Юрий Живаго слишком энигматичен, слишком никакое, чтобы написать «Рождественскую звезду», «Дурные дни» и «Свидание».Невозможно поверить, чтобы это существо, начисто лишенное воли, рефлексирующее, слабое, при всяком удобном случае плачущее,— сочинило что-то подобное «Лету в городе» или «На Страстной».

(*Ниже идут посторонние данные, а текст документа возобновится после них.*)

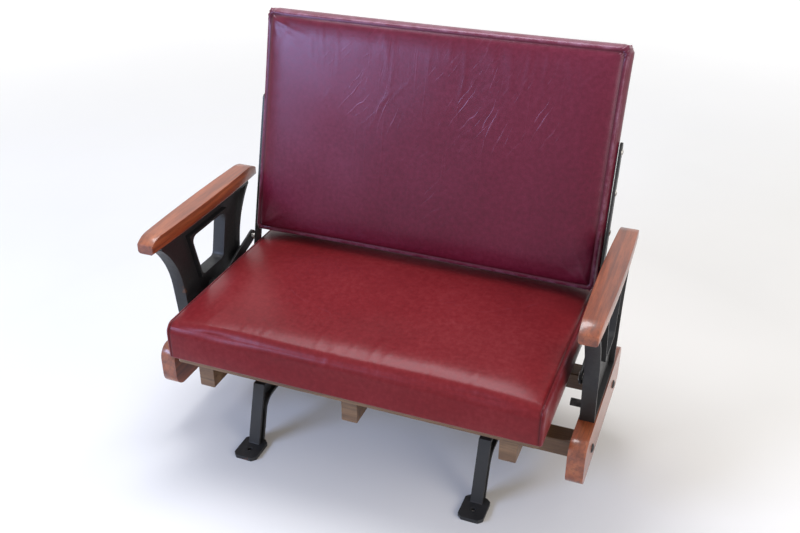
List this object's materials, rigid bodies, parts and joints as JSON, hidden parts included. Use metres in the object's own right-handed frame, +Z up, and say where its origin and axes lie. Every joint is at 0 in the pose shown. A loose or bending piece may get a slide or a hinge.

Это упрек серьезный, и окончательного мнения тут быть не может: в конце концов, верить или не верить в гениальность Юрия Андреевича — личное дело каждого. В свое время Борхес в «Пьере Менаре, авторе «Дон Кихота»», исследовал этот же феномен — отсвет, который личность автора бросает на текст: одно дело, ежели роман о сумасшедшем идальго написал его современник, побывавший в плену, потерявший руку и многое вынесший; совсем другое — если книгу три века спустя сочинил французский историк, книжник и затворник. Пастернак поставил отважный эксперимент — отдал свои стихи другому человеку, и отсвет его личности лег на тексты, подчеркивая в них другое и по-другому, чем если бы мы воспринимали их как стихи Пастернака. Многие читатели, кстати, так с ними сначала и знакомились — вне романного контекста: они были частично напечатаны в СССР задолго до публикации романа, входили в пастернаковские сборники, распространялись в списках гораздо шире, чем «Доктор Живаго» (пойди перепечатай шестьсот страниц!). И странное дело — в качестве стихов Живаго они воспринимаются иначе, нежели в качестве собственно пастернаковских; когда соотносишь «Хмель» или «Я дал разъехаться домашним» с образом Лары и допускаешь, что написал их тридцатилетний,— уходит ощущение «старческой игривости», раздражавшее Ахматову. Да, Живаго не Пастернак — но разве человек с чертами личности Живаго не мог написать поздних стихов Пастернака? Он не написал бы, конечно, ни «Лейтенанта Шмидта», ни «Спекторского». Ему это попросту было бы неинтересно. Пастернаку была присуща установка на выживание — Юрий Живаго в двадцатые годы опускался; неизвестно еще, чей выбор предпочтительнее; доктору не дано было «второго рождения» — но Пастернак, может, и из собственной жизни хотел бы его вычеркнуть… «Доктор Живаго» — вовсе не энигма, не пустое место, но тот, кем Пастернак был бы с самого начала, найдись у него тихое, кроткое мужество противостоять соблазнам эпохи.